Не вполне уверен, что в теперешнее время можно хвастаться принадлежностью к той или иной категории. Придурок может гордиться золотой цепью или красным пиджаком.
К категории «советский народ», выходит, отношусь скептически. Кусок хлеба для нас был – еда, стакан воды – живительная влага матушки-Волги, начальник – барин, который оделял и обо всём рассуждал, так сказать, рассуживал. Десяток лет назад, в той стране, в которой родился, слова были только словами, жизнь тогда скучала по поступкам.
Оно, конечно, сейчас поступков – хоть отбавляй. Ни за что застрелить могут, и морду тебе набьют, и раздетым по миру пустят. Вечером в тёмный переулок лучше не ходить. А чем не поступок, отгрохать домину за высоким заборам, и при этом плакаться о том, как плохо было раньше?
Вялым и апатичным себя чувствую. Непрерывно преодолевать себя приходится. Хорошо бы, чтобы кто-то поздравил с новым днём. Через силу всё делаю.
Не поздравления важны, хотя и они нужны, а суть, отношение к человеку. Не хватало многим сути в советское время. Вот и ехали мы на разные «комсомольские» стройки за этой самой сутью. Нам важно было примкнуть к большому делу. Важно было наработаться, важно было что-то сделать, оставить после себя, оставить такое, разбирая и рассматривая которое, потомки лишь завистливо вздохнут.
Бог с ними, с потомками. Они вздыхать будут не по тому, что нас волновало. Они испереживаются, что мало им оставили. Мне-то, какое дело, похвалят или осудят. Сам себя хвалить должен. А вот не хвалится.
Часто сравниваю, что было и что есть. Был хлеб, буханка за двадцать копеек, было - сто граммов сметаны в столовой за семнадцать копеек, были и серые макароны, слипавшиеся комком. Была какая-то уверенность в завтра. Была да сплыла. Теперь полные полки в магазинах, макароны белые и не слипаются. Да только трещинка, например, какая-то во мне появилась. Некрепким стал. Меня отрезало, на сто раз вывернуло, а отрезанное, что и остаётся, так выбросить. Отрезанное не прирастёт.
Переходный возраст. У пятнадцатилетних он свой. Нас, переживших ломку, напичканных недоверием к себе и всему, болезненное самолюбие корёжит. Тоже переходный возраст. Переболеть им надо. Перебеситься. Только, не поздно ли?

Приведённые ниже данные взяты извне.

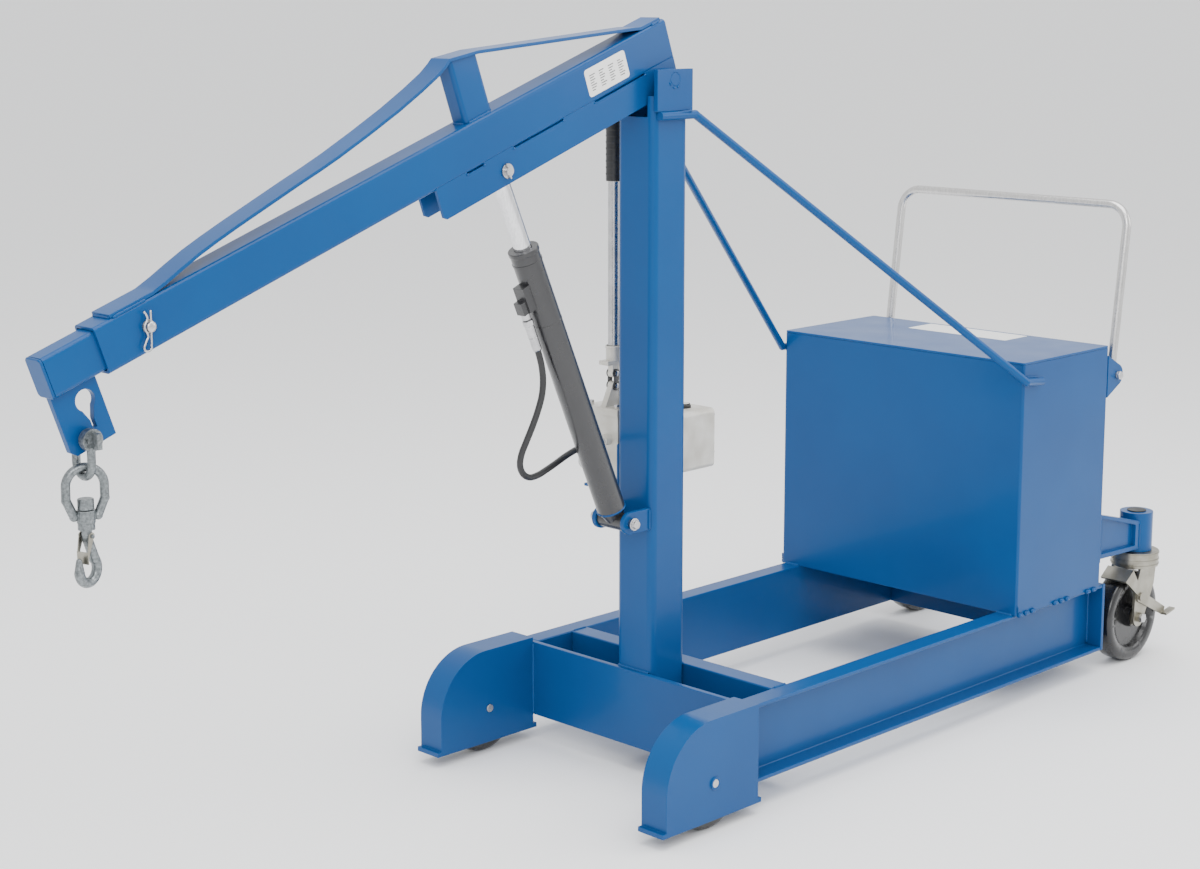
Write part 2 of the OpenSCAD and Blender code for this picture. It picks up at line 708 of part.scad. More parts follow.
// Hook: shank, collar, a back leg, a round belly and a tip
belly_r = 20;
hook_bar = 8;
hook_z = boss_bot - 73;
back_a = 40;
tip_h = 18;
hook_turn = 18;
latch_x = -1;
latch_z = boss_bot - 20;
module on_hook() on_lug() rotate([0, 0, hook_turn]) children();
module hook() color("#9fa3a5") on_hook() {
    rod_z([0, 0, boss_bot - 12], shank_r, boss_top - boss_bot + nut_h + 11);
    rod_z([0, 0, boss_bot - 10.5], 13, 10);
    rod_z([0, 0, boss_bot - 28], shank_r, 18);
    bar([0, 0, boss_bot - 24],
        [belly_r * cos(back_a), 0, hook_z + belly_r * sin(back_a)], hook_bar);
    translate([0, 0, hook_z]) rotate([90, 0, 0]) rotate([0, 0, -180])
        rotate_extrude(angle = 180 + back_a, $fn = 64)
            translate([belly_r, 0]) circle(r = hook_bar, $fn = 32);
    translate([belly_r * cos(back_a), 0, hook_z + belly_r * sin(back_a)])
        sphere(r = hook_bar + 0.4, $fn = 32);
    translate([-belly_r, 0, hook_z - 0.5])
        cylinder(r1 = hook_bar - 0.2, r2 = 4.5, h = tip_h + 0.5, $fn = 32);
    translate([-belly_r, 0, hook_z + tip_h - 1]) sphere(r = 4.7, $fn = 32);
    rod_y([latch_x, -13.5, latch_z], 3, 27);
}

// Sheet latch: two cheeks on the shank's sides and a tongue that shuts on the tip
latch_in = 9;
latch_out = 10.6;
module safety_latch() color("#b5b3a6") on_hook() difference() {
    union() {
        for (s = [-1, 1]) plate_xz(s > 0 ? latch_in : -latch_out, s > 0 ? latch_out : -latch_in) {
            translate([latch_x, latch_z]) circle(r = 6, $fn = 32);
            polygon([
                [latch_x + 3, latch_z - 5], [latch_x - 6, latch_z],
                [-11.4, hook_z + 28], [-9.8, hook_z + 20]
            ]);
        }
        plate_xz(-latch_out, latch_out) polygon([
            [-12, hook_z + 30], [-10.4, hook_z + 30], [-9.6, hook_z + 11], [-11.2, hook_z + 11]
        ]);
    }
    rod_y([latch_x, -20, latch_z], 3 + e, 40);
}

// ---------------------------------------------------------------- ram

module ram_barrel() color("#1d1e20") on_ram() difference() {
    union() {
        rod_z([0, 0, barrel_bot], barrel_d / 2, barrel_top - barrel_bot);
        translate([0, 0, 4]) cylinder(r1 = 17, r2 = barrel_d / 2, h = 22, $fn = 64);
        rod_y([0, -ear_in + 0.4, 0], 17, 2 * ear_in - 0.8);
    }
    rod_z([0, 0, barrel_bot + 12], barrel_d / 2 - barrel_wall, barrel_top);
    rod_y([0, -60, 0], pin_r + e, 120);
}
module ram_gland() color("#2b2c2e") on_ram() difference() {
    union() {
        rod_z([0, 0, barrel_top - 40], barrel_d / 2 - barrel_wall, 40);
        rod_z([0, 0, barrel_top], barrel_d / 2 + 1.5, 9);
    }
    rod_z([0, 0, barrel_top - 60], rod_d / 2 + e, 90);
}

// Port block on the barrel's front, with its fitting pointing down the ram
port_z = 497;
module ram_port() color("#1d1e20") on_ram() difference() {
    union() {
        translate([-barrel_d / 2 - 14, -13, port_z - 24]) cube([18, 26, 48]);
        translate([-barrel_d / 2 - 26, -10, port_z - 24]) cube([16, 20, 24]);
        rod_z([-barrel_d / 2 - 16, 0, port_z - 72], 8, 50);
    }
    rod_z([0, 0, barrel_bot], barrel_d / 2, barrel_top);
}

// Rod with a slotted eye on top, and the piston below
rod_bot = 150;
eye_slot = 17;
module ram_rod() color("silver") on_ram() difference() {
    union() {
        rod_z([0, 0, rod_bot], rod_d / 2, ram_len - rod_bot - 24);
        translate([0, 13, ram_len]) rotate([90, 0, 0]) linear_extrude(26) {
            for (s = [-1, 1]) translate([s * eye_slot, 0]) circle(r = 16.5, $fn = 48);
            translate([-eye_slot, -16.5]) square([2 * eye_slot, 33]);
            translate([-14, -26]) square([28, 20]);
        }
    }
    for (s = [-1, 1]) rod_y([s * eye_slot, -30, ram_len], pin_r + 4.5, 60);
    translate([-eye_slot, -30, ram_len - pin_r - 4.5]) cube([2 * eye_slot, 60, 2 * pin_r + 9]);
}
module ram_piston() color("silver") on_ram()
    rod_z([0, 0, rod_bot - 26], barrel_d / 2 - barrel_wall - e, 26);

// ---------------------------------------------------------------- pump

module pump_bracket() color("#0a5fa8") on_mast() {
    translate([-40, mast_half, 500]) cube([80, 6, 130]);
    translate([-40, mast_half + 6, 535]) cube([80, 88, 6]);
}
module pump_head() color("#a9aaa6") on_mast() difference() {
    union() {
        translate([-30, 60, 541]) cube([66, 84, head_top - 541 - 14]);
        translate([-34, 57, head_top - 14]) cube([74, 90, 14]);
        translate([throw_x, pump_y, head_top]) cylinder(r = 15, h = 16, $fn = 48);
        plate_xz(pump_y - 6.5, pump_y + 6.5) {
            translate([fulcrum_x, link_z]) circle(r = 8.5, $fn = 32);
            polygon([
                [-30, head_top - 2], [fulcrum_x + 8.5, head_top - 2],
                [fulcrum_x + 8.5, link_z], [fulcrum_x - 8, link_z]
            ]);
        }
        for (p = [[-24, 68], [-24, 136], [30, 68], [30, 136]])
            rod_z([p[0], p[1], head_top], 5, 5);
        rod_x([-46, 84, 634], 11, 18);
        rod_x([-58, 84, 634], 8, 14);
    }
    rod_z([throw_x, pump_y, 600], 8 + e, 200);
    rod_y([fulcrum_x, 60, link_z], lever_pin, 80);
    rod_x([-36, 118, 590], 6 + e, 36);
}
module pump_tank() color("#c9c7bf") on_mast() {
    translate([36, 58 + 45, 541 + 60]) rotate([90, 0, 90]) linear_extrude(209)
        round_rect(90, 120, 10);
    rod_z([205, 103, 661], 9, 9);
}
module fulcrum_links() color("#26272a") on_mast() {
    for (y = [pump_y - 9.5, pump_y + 7]) plate_xz(y, y + 2.5) {
        for (z = [link_z, fulcrum_z]) translate([fulcrum_x, z]) circle(r = 9, $fn = 32);
        translate([fulcrum_x - 5.5, link_z]) square([11, fulcrum_z - link_z]);
    }
    for (z = [link_z, fulcrum_z]) rod_y([fulcrum_x, pump_y - 12, z], lever_pin, 24);
}
module release_valve() color("silver") on_mast() {
    rod_x([-54, 118, 590], 6, 44);
    rod_x([-66, 118, 590], 13, 12);
}

// Cast beam with a plain eye and a fork, and the lever tube with its grip
module pump_handle() color("silver") on_mast() difference() {
    union() {
        plate_xz(pump_y - 6.5, pump_y + 6.5) {
            translate([fulcrum_x, fulcrum_z]) circle(r = 8.5, $fn = 32);
            translate([fulcrum_x - 7, fulcrum_z]) square([14, 24]);
        }
        for (y = [pump_y - 10.5, pump_y + 5.5]) plate_xz(y, y + 5) {
            translate([throw_x, throw_z]) circle(r = 8, $fn = 32);
            polygon([
                [throw_x - 8, throw_z], [throw_x + 8, throw_z],
                [throw_x + 4, fulcrum_z + 24], [throw_x - 8, fulcrum_z + 24]
            ]);
        }
        translate([fulcrum_x - 26, pump_y - 12, fulcrum_z + 18]) cube([53, 24, 8]);
        rod_z([fulcrum_x + 2, pump_y, fulcrum_z + 24], 15, 30);
        rod_z([fulcrum_x + 2, pump_y, fulcrum_z + 30], 11, grip_top - fulcrum_z - 36);
        rod_z([fulcrum_x + 2, pump_y, grip_top - 145], 14.5, 145);
        rod_y([throw_x, pump_y - 12, throw_z], lever_pin, 24);
    }
    rod_y([fulcrum_x, 60, fulcrum_z], lever_pin + e, 80);
    rod_z([fulcrum_x + 2, pump_y, fulcrum_z + 60], 9, grip_top - fulcrum_z - 66);
}
module pump_plunger() color("silver") on_mast() difference() {
    union() {
        rod_z([throw_x, pump_y, 606], 8, 122);
        plate_xz(pump_y - 4.8, pump_y + 4.8) {
            translate([throw_x - 8.5, throw_z - 22]) square([17, 22]);
            for (s = [-1, 1]) translate([throw_x + s * 2.5, throw_z]) circle(r = 8, $fn = 32);
        }
    }
    for (s = [-1, 1]) rod_y([throw_x + s * 2.5, 60, throw_z], 5.2, 80);
    translate([throw_x - 2.5, 60, throw_z - 5.2]) cube([5, 80, 10.4]);
}

// ---------------------------------------------------------------- hose

// Catmull-Rom curve through the route's points
function spline_at(p, i, t) = let (a = p[max(i - 1, 0)], b = p[i], c = p[i + 1],
    d = p[min(i + 2, len(p) - 1)])
    0.5 * (2 * b + (c - a) * t + (2 * a - 5 * b + 4 * c - d) * t * t
        + (3 * b - a - 3 * c + d) * t * t * t);
hose_line = [for (i = [0:len(hose_path) - 2], k = [0:1]) spline_at(hose_path, i, k / 2)];
hose_pts = concat(hose_line, [hose_path[len(hose_path) - 1]]);
function unit(v) = v / norm(v);
function hose_dir(i) = unit(hose_pts[min(i + 1, len(hose_pts) - 1)] - hose_pts[max(i - 1, 0)]);
hose_sides = 10;
module hose() color("#1d1e20") on_mast() {
    n = len(hose_pts);
    pts = [for (i = [0:n - 1]) let (d = hose_dir(i), a = unit(cross(d, [0, 1, 0.01])),
        b = cross(d, a)) for (k = [0:hose_sides - 1])
            hose_pts[i] + hose_r * (a * cos(360 * k / hose_sides) + b * sin(360 * k / hose_sides))];
    walls = [for (i = [0:n - 2], k = [0:hose_sides - 1]) let (k1 = (k + 1) % hose_sides)
        [i * hose_sides + k, i * hose_sides + k1, (i + 1) * hose_sides + k1,
            (i + 1) * hose_sides + k]];
    polyhedron(concat(pts), concat([[for (k = [hose_sides - 1:-1:0]) k]], walls,
        [[for (k = [0:hose_sides - 1]) (n - 1) * hose_sides + k]]));
}

left_rail();
right_rail();
front_plate();
rear_crossbeam();
rear_plate();
mast();
mast_cheeks();
ram_ears();
left_wheel_housing();
right_wheel_housing();
counterweight_box();
counterweight_lid();
ballast_slabs();
tie_bars();
left_caster_arm();
right_caster_arm();
socket_plugs();
handle_ears();
handle_pins();
boom_pivot_pin();
ram_foot_pin();
front_axles();
left_front_wheel();
right_front_wheel();
left_caster_fork();
right_caster_fork();
left_caster_wheel();
right_caster_wheel();
left_caster_brake();
right_caster_brake();
push_handle();
boom_tube();
boom_channel();
king_post();
truss_strap();
pivot_sleeve();
ram_head_pin();
hitch_pin();
extension_tube();
extension_cap();
hook_plate();
shackle();
shackle_pin();
swivel_eye();
hook();
swivel_nut();
safety_latch();
ram_barrel();
ram_gland();
ram_port();
ram_rod();
ram_piston();
pump_bracket();
pump_head();
pump_tank();
fulcrum_links();
release_valve();
pump_handle();
pump_plunger();
hose();
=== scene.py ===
"""Looks of a blue counterbalanced floor crane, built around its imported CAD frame.

The crane's own frame has its origin on the floor under the mast, in millimetres: -X is
forward, -Y the crane's left and +Z up. at() turns it into the row frame, in metres.
"""
import json
import math

import bmesh
import bpy
from mathutils import Matrix, Vector


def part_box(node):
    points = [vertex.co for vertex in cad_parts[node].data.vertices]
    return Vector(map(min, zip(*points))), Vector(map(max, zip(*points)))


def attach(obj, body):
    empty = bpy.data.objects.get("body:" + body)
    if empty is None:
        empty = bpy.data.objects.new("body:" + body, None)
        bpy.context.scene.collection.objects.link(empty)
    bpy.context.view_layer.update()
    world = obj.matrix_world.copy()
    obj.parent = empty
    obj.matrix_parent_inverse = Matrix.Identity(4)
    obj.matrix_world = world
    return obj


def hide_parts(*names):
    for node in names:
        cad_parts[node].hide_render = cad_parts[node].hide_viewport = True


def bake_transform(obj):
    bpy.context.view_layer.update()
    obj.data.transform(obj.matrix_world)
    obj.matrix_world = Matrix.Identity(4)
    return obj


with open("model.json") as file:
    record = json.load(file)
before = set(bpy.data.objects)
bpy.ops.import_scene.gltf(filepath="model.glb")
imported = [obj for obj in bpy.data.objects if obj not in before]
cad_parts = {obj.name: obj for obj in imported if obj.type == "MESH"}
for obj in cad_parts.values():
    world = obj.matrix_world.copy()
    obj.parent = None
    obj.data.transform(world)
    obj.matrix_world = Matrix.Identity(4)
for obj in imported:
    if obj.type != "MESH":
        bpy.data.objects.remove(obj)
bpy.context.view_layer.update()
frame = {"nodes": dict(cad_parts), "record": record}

MM = 0.001
mast_lo, mast_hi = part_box("mast")
MAST_X = (mast_lo.x + mast_hi.x) / 2
BOOM_SLOPE = math.radians(19.7)
PIVOT_Z = 1320.5
RAM_LEAN = math.radians(23.715)
FOOT = (-98, 501)
BOOM_HALF = 27.3
TUBE_TOP, TUBE_BOT = 102, 25.4
TUBE_MID = (TUBE_TOP + TUBE_BOT) / 2
RAIL_TOP = 199
BOX_X0, BOX_REAR, BOX_HALF, BOX_TOP = 770, 1089, 316, 732
MAST_HALF = 47.5
CHEEK_OUT = 57
HOUSE_INNER_Y = 266
KING = (1279, 286)
SOCKET_R = 36.5
CASTER_AXLE = (1244, 101.5)
HANDLE_HINGE = (1125, 664)
HITCH_U = -1178
POST_U = (-473, -408)
SEAM_GAPS = ((-506, -465), (-391, -264), (-180, -44))
BARREL_BOTTOM = 26
PUMP_Y = 100
LEVER_X = 0


def at(x, y, z):
    """A point of the crane's frame in millimetres, as a point of the row frame in metres."""
    return Vector((MAST_X + x * MM, y * MM, z * MM))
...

И не сказал бы, что уж таким зашоренным был. Сумел же к той жизни приспособиться. Выжил в перестройку. А теперь что не так? В истории разбирался, не чета теперешним школьникам, и где какая страна на карте, - сразу показывал. Убеждения какие-то были.
Понятно, советскому народу власть диктовала условия, колёсико изредка смазывалось. С прочищенными мозгами, обильно накормленный «завтраками» обещаний, советский народ терпеливо ждал лучшей жизни. Дождался.